Euro 2008 is officially over with Spain lifting the trophy after 44 long years. The general consensus is that one of, if not the best team has won it, even though many of the pundits had their doubts. For me they were the most complete team with an athletic, although sometimes suspect defense, a fluid midfield and a lethal attack. Their only negative was the "underachievers" tag which is always attributed to Spain, but hopefully this will now change.

The final itself was not an especially great match, but you couldn't help but admire Spain's fluidity. Xavi was justly named player of the tournament as it was his movement and passing which made the team tick. But not naming the rest of that midfield would be a disservice to players such as Senna who provided a strong shield to the back four, Silva and Iniesta who created chances for themselves or their teammates and Fabregas who was always dangerous in the final third. Special mention also goes to Xabi Alonso who was simply in imperious form when given the chance, especially against Greece.

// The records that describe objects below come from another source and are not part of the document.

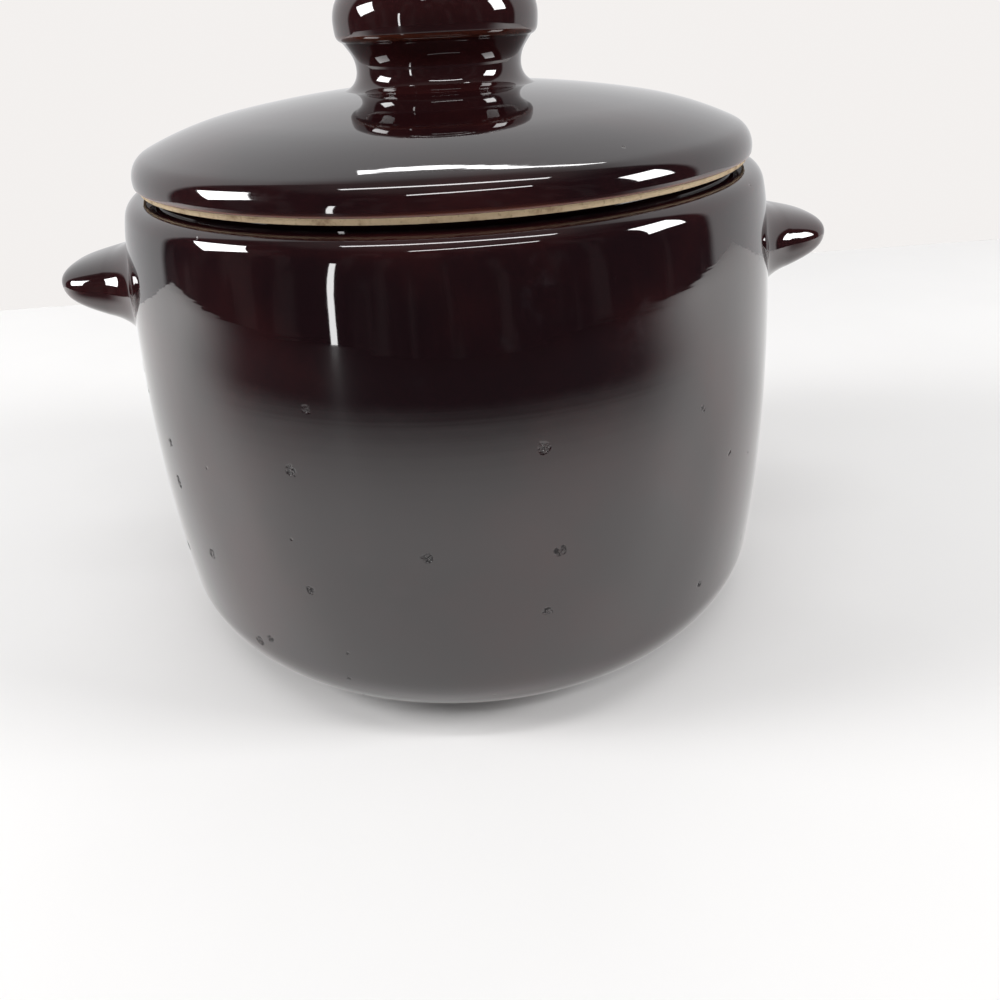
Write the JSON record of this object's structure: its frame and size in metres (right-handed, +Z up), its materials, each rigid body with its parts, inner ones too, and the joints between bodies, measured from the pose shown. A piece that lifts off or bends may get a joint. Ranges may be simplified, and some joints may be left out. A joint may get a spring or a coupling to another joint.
{
  "type": "stoneware bean pot",
  "caption": "Round brown-glazed stoneware bean pot with two side lugs and a loose domed lid that lifts off by a knob.",
  "frame": {"origin": "centre of the foot ring on the plane that the pot stands on", "axes": "+Z up along the pot's axis, X through the two lugs"},
  "size_m": [0.2116, 0.1804, 0.1696],
  "materials": {
    "pot_glaze": "high gloss dark red-brown glaze, bare tan clay on the foot ring",
    "lug_glaze": "high gloss dark red-brown glaze",
    "lid_glaze": "high gloss dark red-brown glaze, bare tan clay on the rim band and collar",
    "knob_glaze": "high gloss dark red-brown glaze, amber where it breaks over the edge under the head"
  },
  "bodies": {
    "pot": {"pot_body": "pot_glaze", "lug_left": "lug_glaze", "lug_right": "lug_glaze"},
    "lid": {"lid": "lid_glaze", "lid_knob": "knob_glaze"}
  },
  "joints": [
    {"name": "lid_lift", "type": "slide", "parent": "pot", "child": "lid", "axis": [0, 0, 1], "range_m": [0, 0.1]}
  ]
}
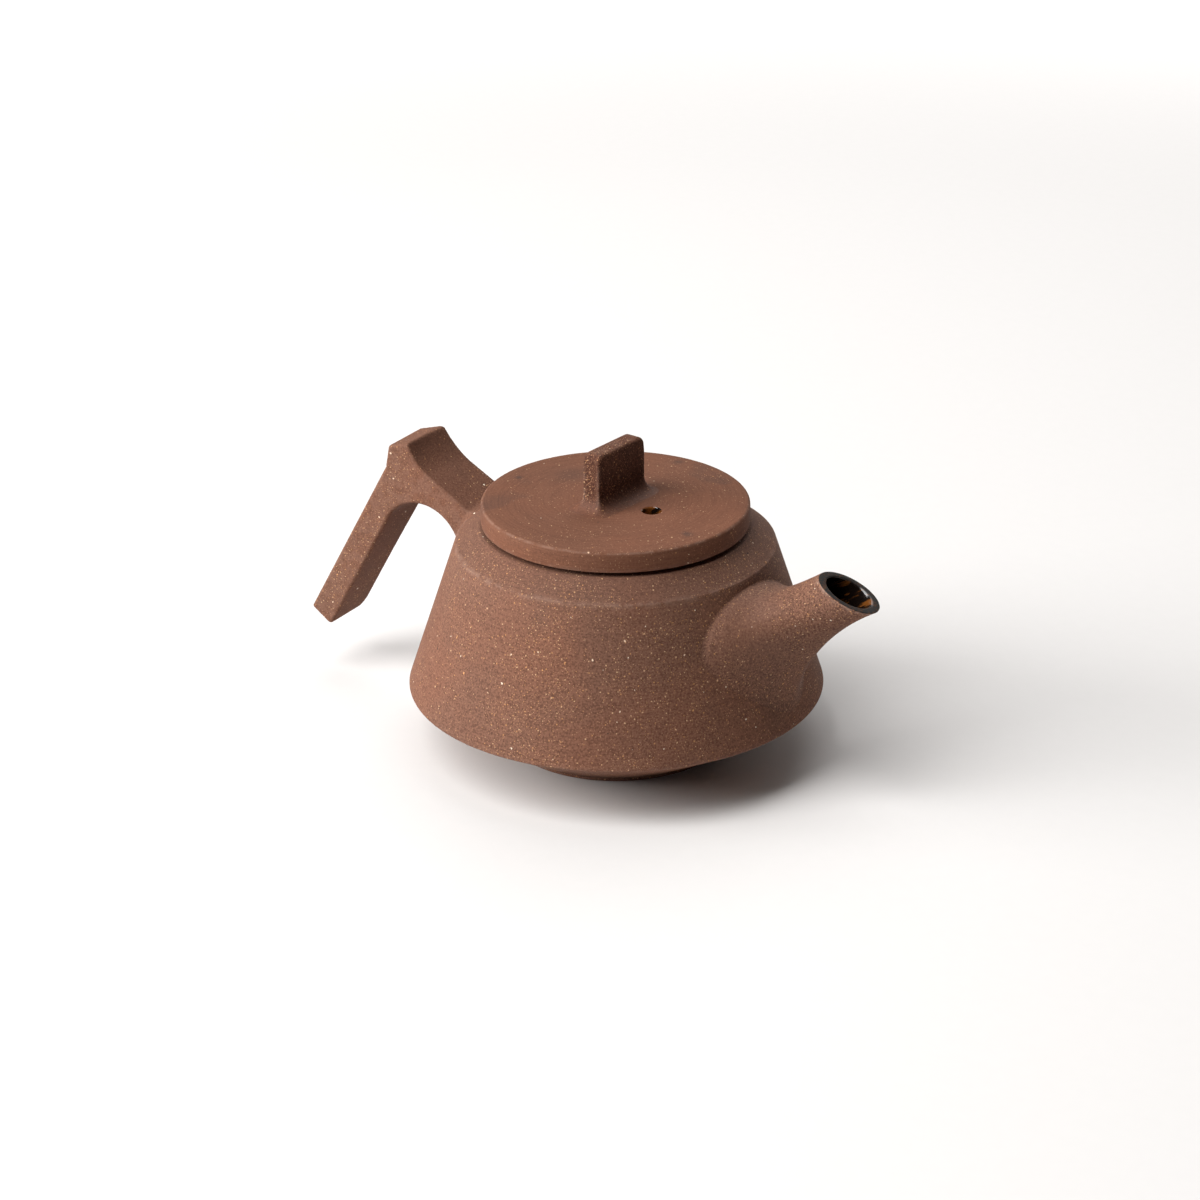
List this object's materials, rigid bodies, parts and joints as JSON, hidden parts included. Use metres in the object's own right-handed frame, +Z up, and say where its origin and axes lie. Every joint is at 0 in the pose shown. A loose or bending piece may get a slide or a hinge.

Betting-wise, my bets proved to be profitable. The fact that two of my four picks (Germany, Spain, Italy and Croatia) made it to the final meant that a cover bet was not necessary. A total outlay of 14.22 units on these four picks, with a return of 4.17 x 6.00 = 25.02 units for the winner, means a yield of 75.9% which is not bad for a start. [On a side note, I am planning to keep track of these tips and who knows, maybe sometime they will prove profitable for other people too!]

Now that Euro 2008 has finished and the transfer window is officially open, teams will turn to improve their squads. Scolari has been busy at Chelsea signing Deco for an estimated £8m while Arsenal and Liverpool will soon be sealing the signings of Samir Nasri and Andrea Dossena respectively. Further comment on the transfer dealings will be coming soon. Until then, I am off to enjoy the Euro 2008 winnings .... not!